(Rows from a 3D modeling dataset)

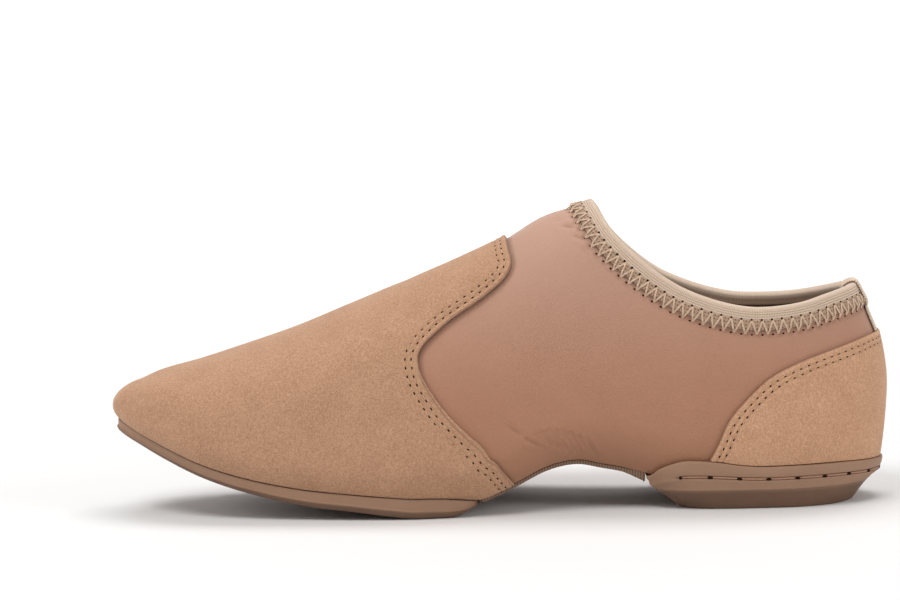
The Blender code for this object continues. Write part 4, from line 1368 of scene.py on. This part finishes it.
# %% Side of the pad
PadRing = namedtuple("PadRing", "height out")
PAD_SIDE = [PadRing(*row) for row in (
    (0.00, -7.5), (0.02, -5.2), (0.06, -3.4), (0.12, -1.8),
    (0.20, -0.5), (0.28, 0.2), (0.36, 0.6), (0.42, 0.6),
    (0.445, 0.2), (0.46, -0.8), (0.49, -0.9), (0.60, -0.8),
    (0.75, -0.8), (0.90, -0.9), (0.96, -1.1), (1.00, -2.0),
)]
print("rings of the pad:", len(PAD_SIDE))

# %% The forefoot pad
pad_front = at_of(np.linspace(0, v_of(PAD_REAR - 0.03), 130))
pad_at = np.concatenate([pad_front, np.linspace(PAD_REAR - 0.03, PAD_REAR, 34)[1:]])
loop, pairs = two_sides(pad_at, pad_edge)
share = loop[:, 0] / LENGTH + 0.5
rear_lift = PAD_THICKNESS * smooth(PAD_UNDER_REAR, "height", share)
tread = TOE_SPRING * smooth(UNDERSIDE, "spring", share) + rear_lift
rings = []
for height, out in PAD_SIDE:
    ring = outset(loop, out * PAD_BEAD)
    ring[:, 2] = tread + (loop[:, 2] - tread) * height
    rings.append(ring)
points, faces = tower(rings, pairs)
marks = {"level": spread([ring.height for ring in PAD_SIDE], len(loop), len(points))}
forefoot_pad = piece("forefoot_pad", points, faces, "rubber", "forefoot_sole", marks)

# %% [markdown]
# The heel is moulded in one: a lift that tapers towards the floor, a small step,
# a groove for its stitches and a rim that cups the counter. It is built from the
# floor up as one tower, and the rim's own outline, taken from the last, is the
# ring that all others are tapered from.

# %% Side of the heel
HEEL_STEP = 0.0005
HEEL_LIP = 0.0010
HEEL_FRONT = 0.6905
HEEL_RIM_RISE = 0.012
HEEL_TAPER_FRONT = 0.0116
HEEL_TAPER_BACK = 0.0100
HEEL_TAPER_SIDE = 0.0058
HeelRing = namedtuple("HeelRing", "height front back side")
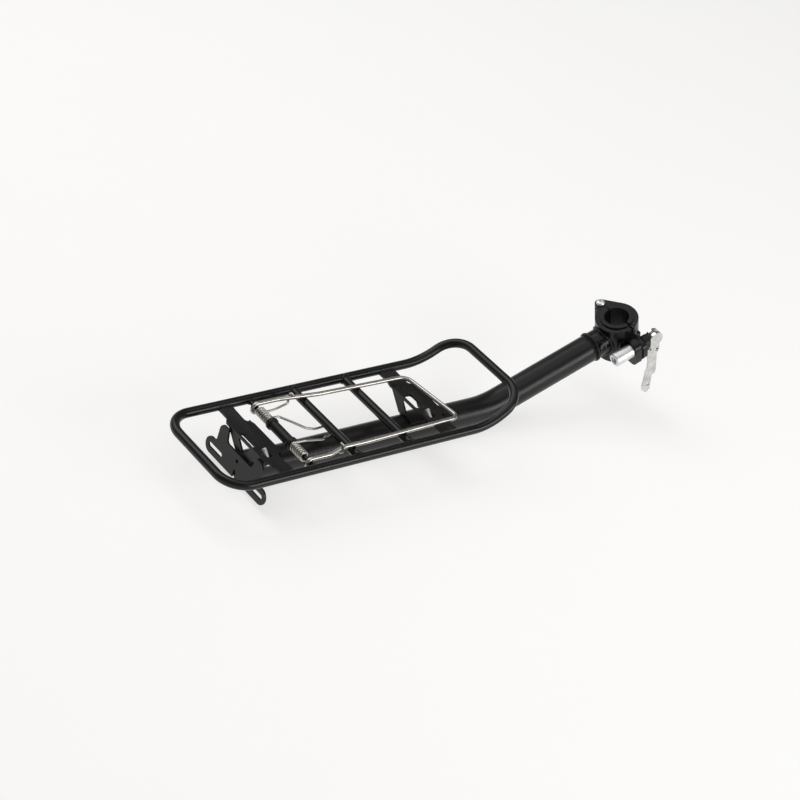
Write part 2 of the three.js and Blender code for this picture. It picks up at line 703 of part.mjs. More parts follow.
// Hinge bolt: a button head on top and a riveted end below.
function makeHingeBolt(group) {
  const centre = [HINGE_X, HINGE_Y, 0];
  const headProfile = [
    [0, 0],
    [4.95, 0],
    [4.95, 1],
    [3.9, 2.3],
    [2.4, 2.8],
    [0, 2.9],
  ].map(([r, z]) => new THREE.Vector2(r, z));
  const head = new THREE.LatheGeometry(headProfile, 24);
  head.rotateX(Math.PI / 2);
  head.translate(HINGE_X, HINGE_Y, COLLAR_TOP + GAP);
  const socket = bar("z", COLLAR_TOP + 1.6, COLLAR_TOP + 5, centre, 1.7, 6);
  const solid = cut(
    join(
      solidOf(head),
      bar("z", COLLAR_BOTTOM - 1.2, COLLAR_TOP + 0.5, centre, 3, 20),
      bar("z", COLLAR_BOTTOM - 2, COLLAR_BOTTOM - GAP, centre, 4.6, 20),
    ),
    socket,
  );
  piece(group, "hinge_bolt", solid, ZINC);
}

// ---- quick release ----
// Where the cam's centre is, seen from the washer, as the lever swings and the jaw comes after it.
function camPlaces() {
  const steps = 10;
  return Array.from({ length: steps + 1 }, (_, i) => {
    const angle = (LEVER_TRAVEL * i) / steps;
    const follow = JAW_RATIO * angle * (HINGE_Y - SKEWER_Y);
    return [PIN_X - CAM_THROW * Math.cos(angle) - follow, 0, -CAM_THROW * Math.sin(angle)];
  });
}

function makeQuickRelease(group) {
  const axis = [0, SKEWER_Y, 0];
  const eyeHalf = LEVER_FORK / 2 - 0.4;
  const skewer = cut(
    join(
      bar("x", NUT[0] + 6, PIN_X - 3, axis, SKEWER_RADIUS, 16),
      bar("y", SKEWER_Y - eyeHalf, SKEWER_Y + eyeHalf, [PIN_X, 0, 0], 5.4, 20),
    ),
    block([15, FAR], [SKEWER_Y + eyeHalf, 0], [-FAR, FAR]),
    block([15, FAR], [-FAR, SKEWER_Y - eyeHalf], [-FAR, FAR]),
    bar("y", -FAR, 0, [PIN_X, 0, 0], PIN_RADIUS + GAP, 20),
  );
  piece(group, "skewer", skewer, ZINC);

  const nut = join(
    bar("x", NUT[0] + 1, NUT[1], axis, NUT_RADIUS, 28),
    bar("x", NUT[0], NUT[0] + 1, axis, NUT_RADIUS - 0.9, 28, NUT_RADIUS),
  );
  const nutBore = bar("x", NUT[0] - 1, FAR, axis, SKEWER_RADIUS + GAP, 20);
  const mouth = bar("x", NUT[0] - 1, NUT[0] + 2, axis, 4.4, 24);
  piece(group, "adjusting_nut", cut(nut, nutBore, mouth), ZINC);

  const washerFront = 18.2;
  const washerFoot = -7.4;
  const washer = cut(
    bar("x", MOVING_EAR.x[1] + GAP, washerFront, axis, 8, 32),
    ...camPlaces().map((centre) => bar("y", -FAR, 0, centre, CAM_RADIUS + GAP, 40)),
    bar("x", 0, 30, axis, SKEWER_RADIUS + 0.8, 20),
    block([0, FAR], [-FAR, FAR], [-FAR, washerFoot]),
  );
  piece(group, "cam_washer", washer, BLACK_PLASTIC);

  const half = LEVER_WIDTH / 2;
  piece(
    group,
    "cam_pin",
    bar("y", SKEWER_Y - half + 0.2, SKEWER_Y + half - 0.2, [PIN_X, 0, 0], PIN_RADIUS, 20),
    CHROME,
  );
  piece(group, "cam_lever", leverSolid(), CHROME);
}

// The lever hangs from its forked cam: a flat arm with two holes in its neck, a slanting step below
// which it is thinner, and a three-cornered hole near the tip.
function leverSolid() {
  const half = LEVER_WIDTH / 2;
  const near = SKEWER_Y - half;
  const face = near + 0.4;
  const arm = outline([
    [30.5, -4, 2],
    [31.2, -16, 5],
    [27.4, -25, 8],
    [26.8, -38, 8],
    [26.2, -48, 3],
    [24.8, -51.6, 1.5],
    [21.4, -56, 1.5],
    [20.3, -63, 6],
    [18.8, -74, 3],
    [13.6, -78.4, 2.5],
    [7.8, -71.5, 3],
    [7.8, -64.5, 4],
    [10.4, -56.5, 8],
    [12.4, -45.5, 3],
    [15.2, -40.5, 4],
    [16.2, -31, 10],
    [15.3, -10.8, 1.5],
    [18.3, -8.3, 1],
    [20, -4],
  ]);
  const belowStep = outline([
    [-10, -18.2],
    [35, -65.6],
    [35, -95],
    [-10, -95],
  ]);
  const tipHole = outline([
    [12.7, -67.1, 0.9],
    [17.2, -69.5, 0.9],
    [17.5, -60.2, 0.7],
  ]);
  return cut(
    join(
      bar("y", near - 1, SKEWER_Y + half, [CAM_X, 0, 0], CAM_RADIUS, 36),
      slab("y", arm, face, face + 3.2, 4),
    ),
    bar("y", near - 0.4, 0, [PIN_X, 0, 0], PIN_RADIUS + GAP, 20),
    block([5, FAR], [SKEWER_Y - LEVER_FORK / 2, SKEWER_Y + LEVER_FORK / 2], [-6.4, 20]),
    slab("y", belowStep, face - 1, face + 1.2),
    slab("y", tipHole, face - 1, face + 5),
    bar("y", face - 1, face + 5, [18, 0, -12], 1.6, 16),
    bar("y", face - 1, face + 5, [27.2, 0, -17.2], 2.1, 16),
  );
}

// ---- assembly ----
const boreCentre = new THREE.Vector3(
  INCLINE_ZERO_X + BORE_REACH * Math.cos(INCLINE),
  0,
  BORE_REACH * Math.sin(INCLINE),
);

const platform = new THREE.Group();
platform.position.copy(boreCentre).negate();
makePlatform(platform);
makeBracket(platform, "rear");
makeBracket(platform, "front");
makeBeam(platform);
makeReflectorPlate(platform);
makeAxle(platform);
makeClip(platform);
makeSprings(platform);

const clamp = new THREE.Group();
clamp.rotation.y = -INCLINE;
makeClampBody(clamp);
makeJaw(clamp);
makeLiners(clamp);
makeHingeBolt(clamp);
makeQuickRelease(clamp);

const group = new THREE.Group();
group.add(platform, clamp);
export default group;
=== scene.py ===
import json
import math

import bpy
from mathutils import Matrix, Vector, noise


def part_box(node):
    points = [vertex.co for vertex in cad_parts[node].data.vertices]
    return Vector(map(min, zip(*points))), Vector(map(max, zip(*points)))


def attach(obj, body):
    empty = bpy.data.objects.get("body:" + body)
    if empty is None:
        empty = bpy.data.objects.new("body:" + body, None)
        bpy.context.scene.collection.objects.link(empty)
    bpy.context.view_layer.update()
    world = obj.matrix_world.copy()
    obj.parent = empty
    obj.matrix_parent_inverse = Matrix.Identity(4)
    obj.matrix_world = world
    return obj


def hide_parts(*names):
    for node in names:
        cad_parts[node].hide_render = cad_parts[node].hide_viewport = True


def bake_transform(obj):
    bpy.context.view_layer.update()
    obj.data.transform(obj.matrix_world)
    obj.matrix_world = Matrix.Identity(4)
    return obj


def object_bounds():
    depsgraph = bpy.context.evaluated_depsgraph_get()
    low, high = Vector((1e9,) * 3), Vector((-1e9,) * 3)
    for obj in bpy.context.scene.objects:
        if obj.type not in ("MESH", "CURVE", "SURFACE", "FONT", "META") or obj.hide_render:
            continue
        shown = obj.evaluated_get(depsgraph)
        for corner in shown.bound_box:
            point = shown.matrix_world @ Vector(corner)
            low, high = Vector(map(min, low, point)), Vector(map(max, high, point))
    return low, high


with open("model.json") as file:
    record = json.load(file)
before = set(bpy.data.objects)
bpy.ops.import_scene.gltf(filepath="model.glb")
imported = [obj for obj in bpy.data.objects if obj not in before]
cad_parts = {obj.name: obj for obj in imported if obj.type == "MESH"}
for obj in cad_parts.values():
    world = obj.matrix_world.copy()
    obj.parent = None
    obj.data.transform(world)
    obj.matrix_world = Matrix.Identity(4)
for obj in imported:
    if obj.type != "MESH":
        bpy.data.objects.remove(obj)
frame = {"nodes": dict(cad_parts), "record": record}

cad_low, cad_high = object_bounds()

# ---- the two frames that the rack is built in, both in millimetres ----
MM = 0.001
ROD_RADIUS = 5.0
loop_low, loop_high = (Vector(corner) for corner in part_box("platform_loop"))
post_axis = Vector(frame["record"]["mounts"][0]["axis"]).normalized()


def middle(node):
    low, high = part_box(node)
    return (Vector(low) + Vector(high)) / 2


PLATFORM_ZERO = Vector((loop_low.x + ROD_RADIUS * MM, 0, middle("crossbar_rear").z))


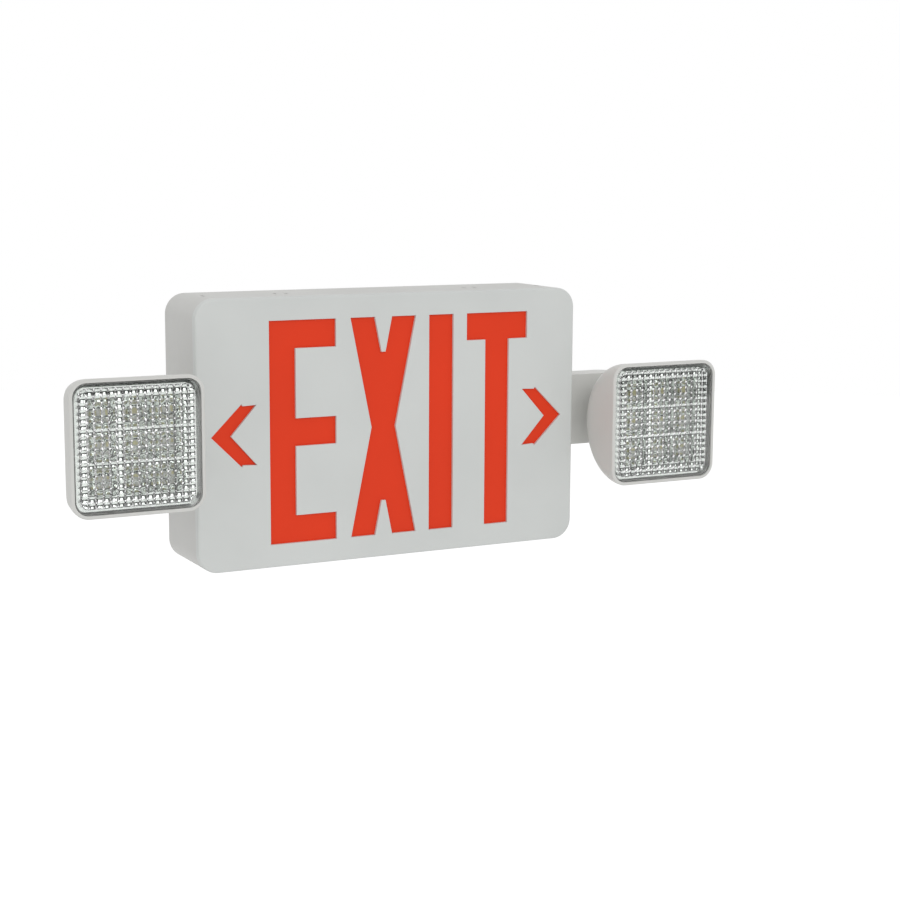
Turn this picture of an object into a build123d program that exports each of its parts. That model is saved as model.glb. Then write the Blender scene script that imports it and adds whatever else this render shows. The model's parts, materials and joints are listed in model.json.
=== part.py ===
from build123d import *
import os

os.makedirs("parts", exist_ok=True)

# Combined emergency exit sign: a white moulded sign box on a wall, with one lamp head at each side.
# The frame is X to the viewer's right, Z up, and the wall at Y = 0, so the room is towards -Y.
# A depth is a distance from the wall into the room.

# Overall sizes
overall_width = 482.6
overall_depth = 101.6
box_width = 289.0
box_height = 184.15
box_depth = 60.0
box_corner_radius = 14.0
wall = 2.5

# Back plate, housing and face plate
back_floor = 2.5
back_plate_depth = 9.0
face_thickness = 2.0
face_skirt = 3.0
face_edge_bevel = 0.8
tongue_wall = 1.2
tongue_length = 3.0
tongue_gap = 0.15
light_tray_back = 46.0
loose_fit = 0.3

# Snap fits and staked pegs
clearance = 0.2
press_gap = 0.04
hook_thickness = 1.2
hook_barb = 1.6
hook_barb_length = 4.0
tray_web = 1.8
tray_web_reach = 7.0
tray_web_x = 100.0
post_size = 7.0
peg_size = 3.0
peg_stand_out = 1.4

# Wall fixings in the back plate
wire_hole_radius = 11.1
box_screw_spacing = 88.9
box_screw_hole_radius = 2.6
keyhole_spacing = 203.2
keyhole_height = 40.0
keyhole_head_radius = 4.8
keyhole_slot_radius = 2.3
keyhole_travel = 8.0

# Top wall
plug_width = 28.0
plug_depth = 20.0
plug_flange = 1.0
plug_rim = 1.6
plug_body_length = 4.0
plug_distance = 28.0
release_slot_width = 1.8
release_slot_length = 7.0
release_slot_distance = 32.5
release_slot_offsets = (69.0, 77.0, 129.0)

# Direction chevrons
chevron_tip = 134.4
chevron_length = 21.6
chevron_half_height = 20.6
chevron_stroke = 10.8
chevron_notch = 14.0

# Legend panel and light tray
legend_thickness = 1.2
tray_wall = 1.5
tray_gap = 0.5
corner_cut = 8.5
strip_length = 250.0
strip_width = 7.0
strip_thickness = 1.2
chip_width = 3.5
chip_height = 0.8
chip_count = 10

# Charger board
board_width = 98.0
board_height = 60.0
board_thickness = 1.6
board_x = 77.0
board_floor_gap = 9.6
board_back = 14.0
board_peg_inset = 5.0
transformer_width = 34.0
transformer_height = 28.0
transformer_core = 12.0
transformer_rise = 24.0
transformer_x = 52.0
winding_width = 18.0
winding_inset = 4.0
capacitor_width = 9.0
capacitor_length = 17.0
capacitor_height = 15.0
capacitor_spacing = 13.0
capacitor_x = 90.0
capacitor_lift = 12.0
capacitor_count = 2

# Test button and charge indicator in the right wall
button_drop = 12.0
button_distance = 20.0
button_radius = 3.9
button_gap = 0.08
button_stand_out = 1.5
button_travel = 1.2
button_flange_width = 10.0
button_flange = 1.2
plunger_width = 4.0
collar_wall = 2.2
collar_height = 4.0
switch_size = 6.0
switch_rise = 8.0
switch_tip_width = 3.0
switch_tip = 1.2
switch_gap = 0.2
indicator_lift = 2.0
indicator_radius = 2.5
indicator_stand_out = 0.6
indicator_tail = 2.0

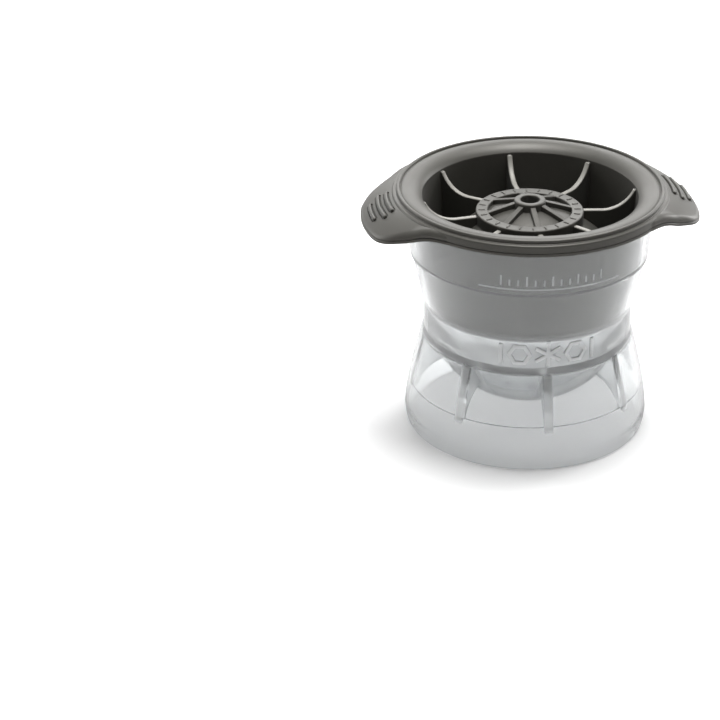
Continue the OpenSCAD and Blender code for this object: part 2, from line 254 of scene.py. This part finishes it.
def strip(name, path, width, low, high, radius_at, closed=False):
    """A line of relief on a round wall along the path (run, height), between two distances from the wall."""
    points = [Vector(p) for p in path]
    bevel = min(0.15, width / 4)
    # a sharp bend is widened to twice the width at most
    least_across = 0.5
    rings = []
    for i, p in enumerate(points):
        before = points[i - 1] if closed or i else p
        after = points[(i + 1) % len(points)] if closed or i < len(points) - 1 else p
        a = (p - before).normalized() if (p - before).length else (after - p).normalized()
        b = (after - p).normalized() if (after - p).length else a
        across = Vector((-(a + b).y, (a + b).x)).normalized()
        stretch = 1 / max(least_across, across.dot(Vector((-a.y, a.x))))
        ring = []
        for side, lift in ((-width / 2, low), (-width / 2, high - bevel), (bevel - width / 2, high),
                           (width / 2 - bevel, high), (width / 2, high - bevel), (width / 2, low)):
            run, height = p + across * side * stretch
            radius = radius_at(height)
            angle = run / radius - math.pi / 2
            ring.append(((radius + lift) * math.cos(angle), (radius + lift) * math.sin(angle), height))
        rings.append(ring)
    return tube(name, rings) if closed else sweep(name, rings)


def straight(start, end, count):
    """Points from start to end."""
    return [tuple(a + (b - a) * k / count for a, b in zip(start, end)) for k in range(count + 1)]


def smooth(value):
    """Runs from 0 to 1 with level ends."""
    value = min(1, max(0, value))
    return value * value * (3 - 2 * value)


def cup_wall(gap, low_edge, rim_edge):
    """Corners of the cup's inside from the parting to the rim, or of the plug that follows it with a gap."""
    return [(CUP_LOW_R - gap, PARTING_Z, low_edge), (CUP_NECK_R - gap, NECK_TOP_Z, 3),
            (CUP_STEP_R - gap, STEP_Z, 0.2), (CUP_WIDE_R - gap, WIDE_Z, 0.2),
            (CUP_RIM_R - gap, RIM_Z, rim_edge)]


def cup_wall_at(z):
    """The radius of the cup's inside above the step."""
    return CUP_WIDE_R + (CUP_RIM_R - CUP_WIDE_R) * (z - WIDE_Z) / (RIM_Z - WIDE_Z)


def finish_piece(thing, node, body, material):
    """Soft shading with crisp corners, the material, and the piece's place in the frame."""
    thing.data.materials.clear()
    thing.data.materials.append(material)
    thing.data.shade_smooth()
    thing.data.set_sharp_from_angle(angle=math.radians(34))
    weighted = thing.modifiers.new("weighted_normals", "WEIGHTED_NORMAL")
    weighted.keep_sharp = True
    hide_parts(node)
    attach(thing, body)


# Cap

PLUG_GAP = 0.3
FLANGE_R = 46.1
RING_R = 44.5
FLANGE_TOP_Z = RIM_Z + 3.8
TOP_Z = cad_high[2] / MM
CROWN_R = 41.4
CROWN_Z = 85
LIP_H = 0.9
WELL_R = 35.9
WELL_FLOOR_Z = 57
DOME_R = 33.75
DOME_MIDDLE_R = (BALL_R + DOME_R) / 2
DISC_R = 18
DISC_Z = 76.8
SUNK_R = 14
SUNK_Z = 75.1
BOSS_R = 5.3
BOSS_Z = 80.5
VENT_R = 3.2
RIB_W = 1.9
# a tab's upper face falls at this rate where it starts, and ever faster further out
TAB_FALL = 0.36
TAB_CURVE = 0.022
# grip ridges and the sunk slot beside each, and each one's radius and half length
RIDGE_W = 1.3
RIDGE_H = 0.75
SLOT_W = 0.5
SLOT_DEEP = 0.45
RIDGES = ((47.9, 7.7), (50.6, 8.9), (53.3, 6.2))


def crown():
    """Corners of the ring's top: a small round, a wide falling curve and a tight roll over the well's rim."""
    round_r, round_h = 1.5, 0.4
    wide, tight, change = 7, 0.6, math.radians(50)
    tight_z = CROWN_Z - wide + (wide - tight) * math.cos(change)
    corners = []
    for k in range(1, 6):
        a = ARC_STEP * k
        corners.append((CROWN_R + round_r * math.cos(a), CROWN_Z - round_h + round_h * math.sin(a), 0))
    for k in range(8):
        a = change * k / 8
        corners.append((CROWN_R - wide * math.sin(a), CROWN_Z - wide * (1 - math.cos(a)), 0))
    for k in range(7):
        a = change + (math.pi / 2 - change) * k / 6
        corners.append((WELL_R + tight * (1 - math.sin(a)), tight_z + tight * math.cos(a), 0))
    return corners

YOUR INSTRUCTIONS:
Exact duplication is required for the lines above, from the line that contains "const clamp = new THREE.Group();" to the line that contains "for node in", inclusive; omit all others.

COMPLETE ANSWER:
const clamp = new THREE.Group();
clamp.rotation.y = -INCLINE;
makeClampBody(clamp);
makeJaw(clamp);
makeLiners(clamp);
makeHingeBolt(clamp);
makeQuickRelease(clamp);

const group = new THREE.Group();
group.add(platform, clamp);
export default group;
=== scene.py ===
import json
import math

import bpy
from mathutils import Matrix, Vector, noise


def part_box(node):
    points = [vertex.co for vertex in cad_parts[node].data.vertices]
    return Vector(map(min, zip(*points))), Vector(map(max, zip(*points)))


def attach(obj, body):
    empty = bpy.data.objects.get("body:" + body)
    if empty is None:
        empty = bpy.data.objects.new("body:" + body, None)
        bpy.context.scene.collection.objects.link(empty)
    bpy.context.view_layer.update()
    world = obj.matrix_world.copy()
    obj.parent = empty
    obj.matrix_parent_inverse = Matrix.Identity(4)
    obj.matrix_world = world
    return obj


def hide_parts(*names):
    for node in names:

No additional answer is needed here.